Vancouver Park Board takes action to end Crab Park homeless encampment

Sep 7 2021, 11:54 am

When the homeless encampment at Strathcona Park closed this past spring, some of its campers opted to move to Crab Park on the port waterfront instead of the new indoor shelters and housing provided by the provincial and municipal governments.

Now, as of today, the Vancouver Park Board has announced it is taking the first steps to end the encampment at Crab Park, with an order that the southwest section of the park be temporarily closed for grounds remediation.

This order is in effect starting this Thursday, and the Park Board is warning it will see a court injunction if the park is not vacated by the deadline. Last month, Park Board commissioners voted in favour of delegating the responsibility of making decisions on the decampment to the Park Board’s general manager, Donnie Rosa.

“For the past several months we have been engaging with individuals experiencing homelessness in CRAB Park in an effort to support them in moving indoors,” said Rosa.

“Outreach work from our partners at the City and in BC Housing has been ongoing and resulted in many folks moving indoors. However, approximately 45 individuals remain with semi-permanent shelters in the park and it is our responsibility to enforce the Parks Control By-law.”

Moving forward, the Park Board has an obligation to take steps to end encampments in any public space in the city, after it signed a memorandum of understanding with the City of Vancouver and the provincial government to prevent future encampments and enforce the Parks Control bylaws. Temporary shelters are banned from being erected during the day in Vancouver parks, when suitable indoor spaces are available for unsheltered people to move indoors.
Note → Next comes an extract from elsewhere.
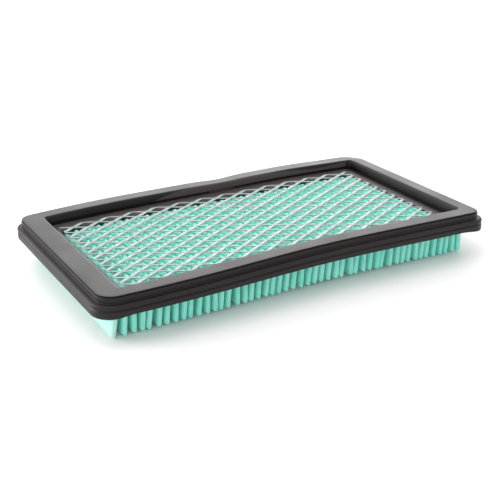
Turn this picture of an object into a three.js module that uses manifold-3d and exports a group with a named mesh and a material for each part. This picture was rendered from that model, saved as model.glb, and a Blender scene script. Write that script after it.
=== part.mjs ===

Last year, the Port of Vancouver successfully sought a court injunction to end an encampment at Crab Park, which was a relocation of remnants of the Oppenheimer Park encampment. Those campers, forced by the injunction, then moved from Crab Park to Strathcona Park.

Oppenheimer Park reopened in late June 2021 after nearly a two-year closure for the encampment and extensive repairs. Extensive rehabilitation was also performed on Strathcona Park earlier this year.